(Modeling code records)

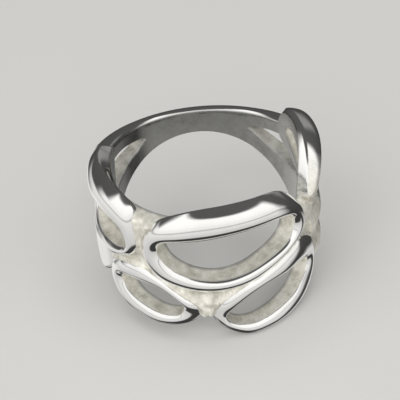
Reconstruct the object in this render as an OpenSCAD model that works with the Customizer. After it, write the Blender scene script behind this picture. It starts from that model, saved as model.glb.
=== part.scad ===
// Openwork finger ring: five oval loops in two rows, wrapped round the front of
// the finger bore, on a flat tapering shank that forks on each side.
// The bore axis is Z. The front centre of the ring is on -Y.
// Angles run round the bore from the front centre, positive towards +X.
// Heights are measured from the middle of the ring's width.

/* [Bore] */
// Inside diameter, the ring size
bore_d = 17.35; // [14:0.05:22]

/* [Shank] */
// Thickness of the shank at the back
shank_t = 1.25; // [0.9:0.05:1.8]
// Thickness of the forked arms where they reach the ovals
arm_t = 1.95; // [1.4:0.05:2.2]
// Height of the shank's upper edge at the back
shank_top = 5.25; // [4.5:0.05:6]
// Width of the shank at the back
shank_w = 2.6; // [2:0.05:3.5]
// Rise of the upper edge 60 degrees from the back
flare_up = 0.8; // [0:0.05:1.2]
// Fall of the lower edge 60 degrees from the back
flare_down = 3.0; // [2:0.05:3.4]
// Angle from the back at which the shank forks
fork_a = 39; // [34:1:44]
// Width of the upper arm
upper_arm_w = 1.6; // [1.2:0.05:1.9]
// Width of the lower arm just past the fork
lower_arm_w = 1.85; // [1.5:0.05:2.2]
// Rounding of the outer edges
edge_r = 0.45; // [0.2:0.05:0.55]
// Bevel on the inner upper edge
bevel = 0.3; // [0.1:0.05:0.4]

/* [Ovals] */
// Thickness at the crest of the upper row
upper_crest_t = 2.25; // [1.8:0.05:2.5]
// Thickness at the crest of the lower row
lower_crest_t = 1.95; // [1.6:0.05:2.3]
// Height of the dome above the oval's side walls
dome_h = 0.6; // [0.3:0.05:0.8]
// Squareness of the ovals, 2 is an ellipse
oval_n = 2.2; // [2:0.05:2.6]
// Stations round each oval
oval_stations = 60; // [40:4:72]

/* [Webs] */
// Thickness of the webs between the ovals
web_t = 1.3; // [1:0.05:1.6]
// Thickness of the bridges at the upper edge
bridge_t = 1.6; // [1.2:0.05:1.8]

/* [Hidden] */

bore_r = bore_d / 2;
past = 0.4;          // how far a blank reaches inside the bore before it is cut
over = 0.15;         // how far a band's space reaches outside its blank
cut_in = 1.5;        // depth of an oval's cutter inside the bore
cut_out = 5;         // reach of an oval's cutter outside the bore
blank_h = 30;        // height of the blank that the shank is cut from
bore_h = 60;         // length of the cylinder that cuts the bore
bore_fn = 256;       // sides of the bore and of the blank
wall_fn = 180;       // sides of a whole turn of web wall
flare_a = 60;        // angle from the back at which the flares are measured
level_top_a = 70;    // angle from the back past which the upper edge is level
level_low_a = 92;    // angle from the back past which the lower edge is level
thick_a = 90;        // angle from the back at which the arms are thickest
gap_h = 0.95;        // height of the fork's slot at its closed end
gap_grow = 1.1;      // how much more open the slot is half way to the ovals
gap_rate = 2.5;      // pace of that opening, degrees of a sine wave to each degree
arm_step = 3;        // degrees between an arm's sections
left_arm_end = 87;   // angles from the back at which the blanks of the arms end
right_arm_end = 60;
lower_arm_end = 114;
silver = [0.86, 0.86, 0.84];
cast_silver = [0.80, 0.79, 0.74];

// Each oval is a hole and an outline: [centre angle, centre height,
// half length in degrees, half height, rise of its right-hand end]
upper_left = [[-76.5, 2.85, 26.5, 1.9, 0], [-75.8, 3.1, 32.8, 4.0, 0]];
upper_centre = [[7, 2.55, 37, 2.6, -0.2], [6.5, 2.95, 47.5, 4.25, -0.2]];
upper_right = [[93.5, 4.9, 18, 1.45, 0.85], [94.5, 5.0, 27, 2.9, 1.1]];
lower_left = [[-41.5, -3.5, 20.5, 1.55, -0.2], [-40.5, -3.75, 31, 2.95, -0.2]];
lower_right = [[31.5, -4.4, 29.5, 2.0, 0.5], [31, -4.6, 40, 3.5, 0.7]];

// Each web fills a stretch of ring wall: [first angle, last angle, low, top]
left_web_place = [-66, -12, -3, 1.5];
centre_web_place = [-12, 12, -5.2, -0.5];
right_web_place = [30, 66, -3, 1];
left_bridge_place = [-60, -26, 1.5, 5];
right_bridge_place = [46, 78, 1, 2.9];

function on_ring(r, a, z) = [r * sin(a), -r * cos(a), z];
function lerp(p, q, s) = p + (q - p) * s;
function soft(v) = sign(v) * pow(abs(v), 2 / oval_n);
function oval_a(o, t) = o[0] + o[2] * soft(cos(t));
function oval_z(o, t) = o[1] + o[3] * soft(sin(t)) + o[4] * soft(cos(t));

// A closed tube of quads between rings of points, each ring n points long
function side_faces(rings, n, closed) = [
    for (i = [0 : rings - (closed ? 1 : 2)], j = [0 : n - 1])
        let (k = (i + 1) % rings, m = (j + 1) % n)
        each [
            [i * n + j, k * n + m, i * n + m],
            [i * n + j, k * n + j, k * n + m]
        ]
];

module cut_to_bore() {
    difference() {
        children();
        cylinder(r = bore_r, h = bore_h, center = true, $fn = bore_fn);
    }
}

// Half-round section of an oval's band: [share of the width, thickness]
dome_steps = 8;
function oval_section(crest_t) = concat(
    [[0, -past]],
    [for (i = [0 : dome_steps])
        let (s = (1 - cos(180 * i / dome_steps)) / 2)
        [s, crest_t - dome_h + dome_h * sin(180 * i / dome_steps)]],
    [[1, -past]]
);

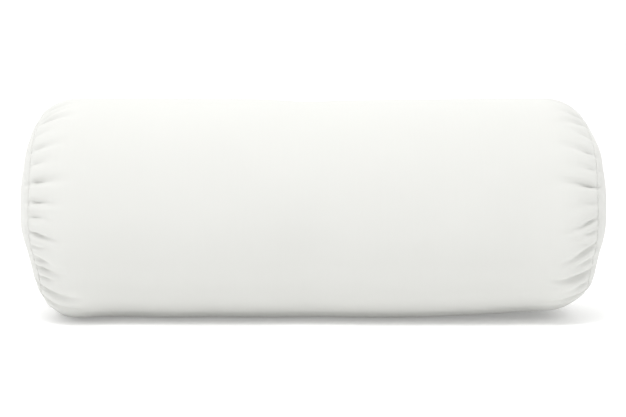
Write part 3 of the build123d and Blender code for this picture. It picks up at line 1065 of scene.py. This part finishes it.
def hem_stitches(name, side, node):
    """The lockstitches that hold the hem to its tape."""
    random = Random(3)
    count = int(2 * TAPE_HALF_LENGTH / STITCH_PITCH)
    runs = []
    for stitch in range(count):
        x = (stitch + 0.5 - count / 2) * STITCH_PITCH
        across = side * (TOPSTITCH_LINE + random.uniform(-0.08, 0.08) * MM)
        run = []
        for share, rise in ((-0.43, -0.25), (-0.3, 0.08), (0.3, 0.08), (0.43, -0.25)):
            run.append(on_wrap(x + share * STITCH_PITCH, across + share * 0.3 * MM, rise * MM))
        runs.append(run)
    finish_piece(name, thread_mesh(name, runs, 0.2 * MM), "sewing_thread", [node])


def bar_tack(name, side, node):
    """Dense zigzag stitches across one end of the slit."""
    passes = 30
    run = []
    for step in range(passes + 1):
        across = BAR_TACK_HALF_WIDTH * (2 * step / passes - 1)
        for share, rise in ((-1, -0.15), (-0.7, 0.25), (0.7, 0.25), (1, -0.15))[:: 1 if step % 2 else -1]:
            x = side * BAR_TACK_X + share * 0.85 * MM
            run.append(on_wrap(x, across, rise * MM))
    finish_piece(name, thread_mesh(name, [run], 0.18 * MM), "sewing_thread", [node])


def cast_piece(name, node, body, rounding):
    """A cast or crimped metal part with its edges rounded."""
    bm = bmesh.new()
    bm.from_mesh(frame["nodes"][node].data)
    bmesh.ops.remove_doubles(bm, verts=bm.verts[:], dist=0.002 * MM)
    bmesh.ops.dissolve_limit(bm, angle_limit=radians(1), verts=bm.verts[:], edges=bm.edges[:])
    bmesh.ops.recalc_face_normals(bm, faces=bm.faces[:])
    piece = finish_piece(name, to_mesh(bm, name), "zip_metal", [node], body)
    bevel = piece.modifiers.new("rounding", "BEVEL")
    bevel.width = rounding
    bevel.segments = 3
    bevel.limit_method = "ANGLE"
    bevel.angle_limit = radians(35)
    bevel.harden_normals = True


def build_zip():
    """The tapes, coils, stops, slider and pull, their stitches, and the label sewn in beside them."""
    for name, side in (("upper", 1), ("lower", -1)):
        across = sorted(side * edge for edge in TAPE_EDGES)
        tape_along = (-TAPE_HALF_LENGTH, TAPE_HALF_LENGTH)
        tape = ("zip_tape", TAPE_THICKNESS, f"zip_tape_{name}")
        cloth_strip(f"tape_{name}", tape_along, across, TAPE_FACE, (110, 8), *tape)
        coil(f"coil_{name}", side, 0 if side > 0 else COIL_PITCH / 2, f"zip_coil_{name}")
        hem_stitches(f"hem_stitches_{name}", side, f"zip_topstitch_{name}")
    for name, side in (("left", -1), ("right", 1)):
        bar_tack(f"bar_tack_{name}", side, f"zip_bar_tack_{name}")
    cast_piece("top_stops", "zip_top_stops", "pillow", 0.25 * MM)
    cast_piece("bottom_stop", "zip_bottom_stop", "pillow", 0.25 * MM)
    cast_piece("slider", "zip_slider", "slider", 0.15 * MM)
    cast_piece("pull", "zip_pull", "pull", 0.12 * MM)
    ribbon = ("label_ribbon", 0.2 * MM, "care_label")
    cloth_strip("label", LABEL_X, LABEL_ACROSS, LABEL_FACE, (24, 28), *ribbon, wave=0.8 * MM)


# ---------------------------------------------------------------- stage, light and camera

PILLOW_MIDDLE = Vector((0, 0, AXIS_HEIGHT))


def build_floor():
    """A white table that reaches the horizon and glows faintly, as a lit one does."""
    bm = bmesh.new()
    bmesh.ops.create_grid(bm, x_segments=1, y_segments=1, size=30.0)
    floor = bpy.data.objects.new("floor", to_mesh(bm, "floor"))
    bpy.context.scene.collection.objects.link(floor)
    material, _, shader = new_material("pale_floor")
    shader.inputs["Base Color"].default_value = (0.93, 0.93, 0.93, 1)
    shader.inputs["Emission Color"].default_value = (1, 1, 1, 1)
    shader.inputs["Emission Strength"].default_value = 0.15
    shader.inputs["Roughness"].default_value = 0.9
    shader.inputs["Specular IOR Level"].default_value = 0.2
    floor.data.materials.append(material)


def build_light():
    """A bright room, brighter towards the back and overhead, and one large soft lamp above the front."""
    brightest_way = (-0.1, 0.45, 0.76)
    room_glow, overhead_glow = 0.61, 0.94
    world = bpy.data.worlds.new("studio")
    bpy.context.scene.world = world
    world.use_nodes = True
    tree = world.node_tree
    sky = tree.nodes.new("ShaderNodeTexCoord")
    facing = tree.nodes.new("ShaderNodeVectorMath")
    facing.operation = "DOT_PRODUCT"
    facing.inputs[1].default_value = brightest_way
    tree.links.new(sky.outputs["Generated"], facing.inputs[0])
    share = math_node(tree, "MAXIMUM", facing.outputs["Value"], 0.0)
    strength = math_node(tree, "MULTIPLY_ADD", share, overhead_glow)
    strength.node.inputs[2].default_value = room_glow
    tree.links.new(strength, tree.nodes["Background"].inputs[1])
    tree.nodes["Background"].inputs[0].default_value = (1, 1, 1, 1)

    lamp_at = Vector((-0.2, -0.9, 1.8))
    light = bpy.data.lights.new("key", "AREA")
    light.size = 0.6
    light.energy = 15
    lamp = bpy.data.objects.new("key", light)
    bpy.context.scene.collection.objects.link(lamp)
    lamp.location = lamp_at
    lamp.rotation_euler = (PILLOW_MIDDLE - lamp_at).to_track_quat("-Z", "Y").to_euler()


def build_camera():
    """A long lens in front of the pillow, looking slightly down."""
    distance, elevation = 1.51, radians(6)
    camera = bpy.data.cameras.new("camera")
    camera.lens = 93
    eye = bpy.data.objects.new("camera", camera)
    bpy.context.scene.collection.objects.link(eye)
    eye.location = PILLOW_MIDDLE + Vector((0, -cos(elevation), sin(elevation))) * distance
    eye.rotation_euler = (PILLOW_MIDDLE - eye.location).to_track_quat("-Z", "Y").to_euler()
    bpy.context.scene.camera = eye
    bpy.context.scene.view_settings.view_transform = "Standard"


cover, outward = shaped_cover()
build_cover(cover, outward)
build_inner_pillow(cover, outward)
build_zip()
build_floor()
build_light()
build_camera()
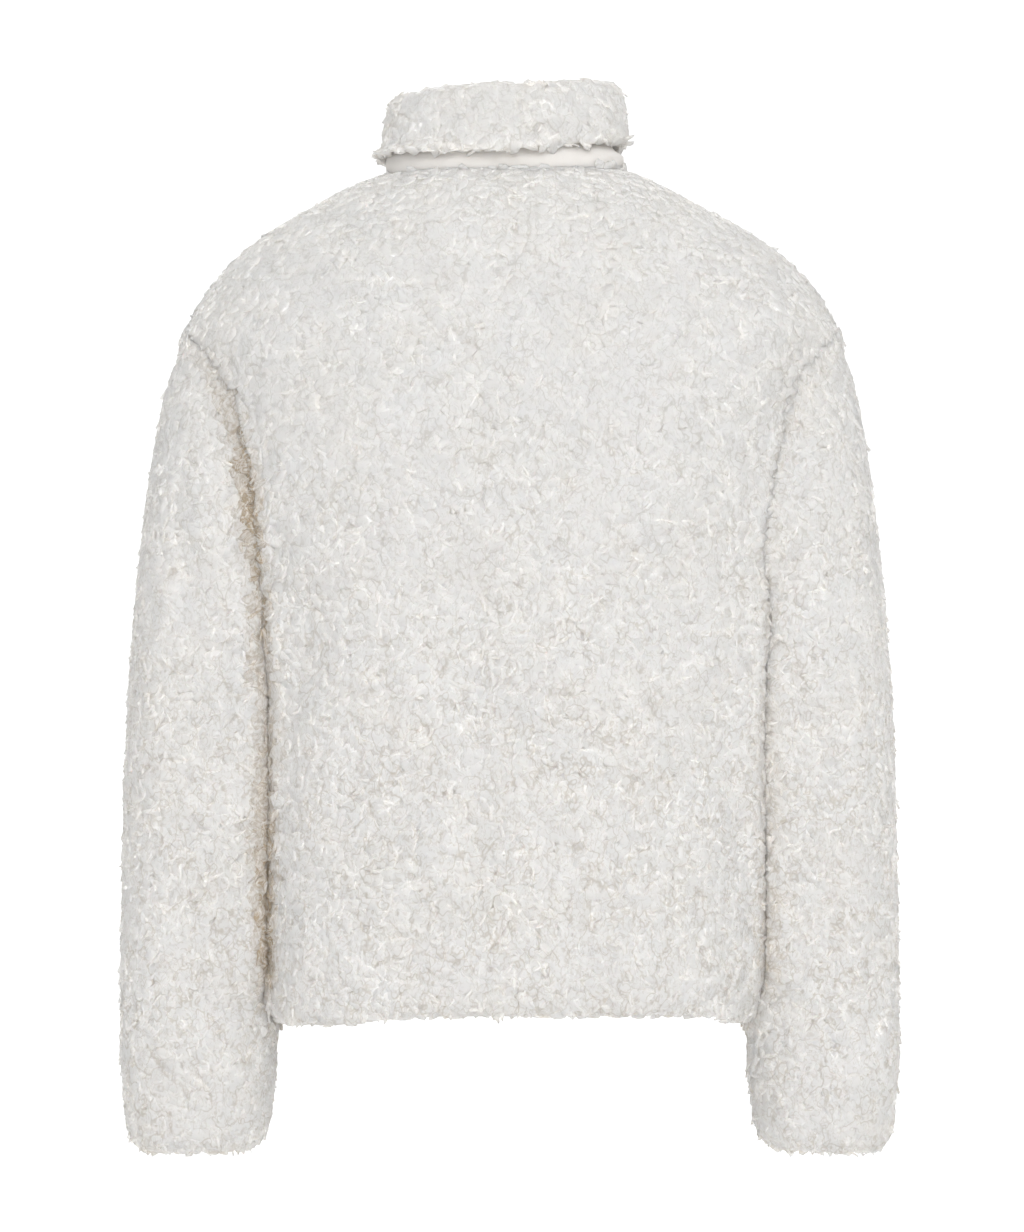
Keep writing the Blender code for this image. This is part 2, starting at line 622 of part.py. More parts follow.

Set task » Write out word for word only the lines from the start of the entries down to the line with "bore_d = 17.35; // [14:0.05:22]", please, including both ends.

Solution to the problem »
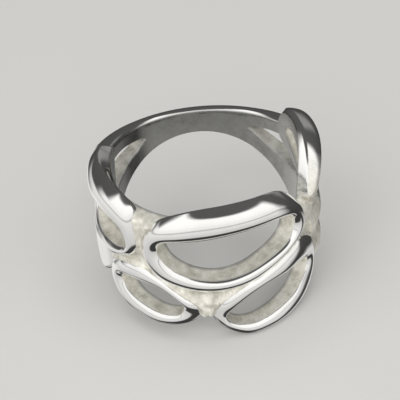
Reconstruct the object in this render as an OpenSCAD model that works with the Customizer. After it, write the Blender scene script behind this picture. It starts from that model, saved as model.glb.
=== part.scad ===
// Openwork finger ring: five oval loops in two rows, wrapped round the front of
// the finger bore, on a flat tapering shank that forks on each side.
// The bore axis is Z. The front centre of the ring is on -Y.
// Angles run round the bore from the front centre, positive towards +X.
// Heights are measured from the middle of the ring's width.

/* [Bore] */
// Inside diameter, the ring size
bore_d = 17.35; // [14:0.05:22]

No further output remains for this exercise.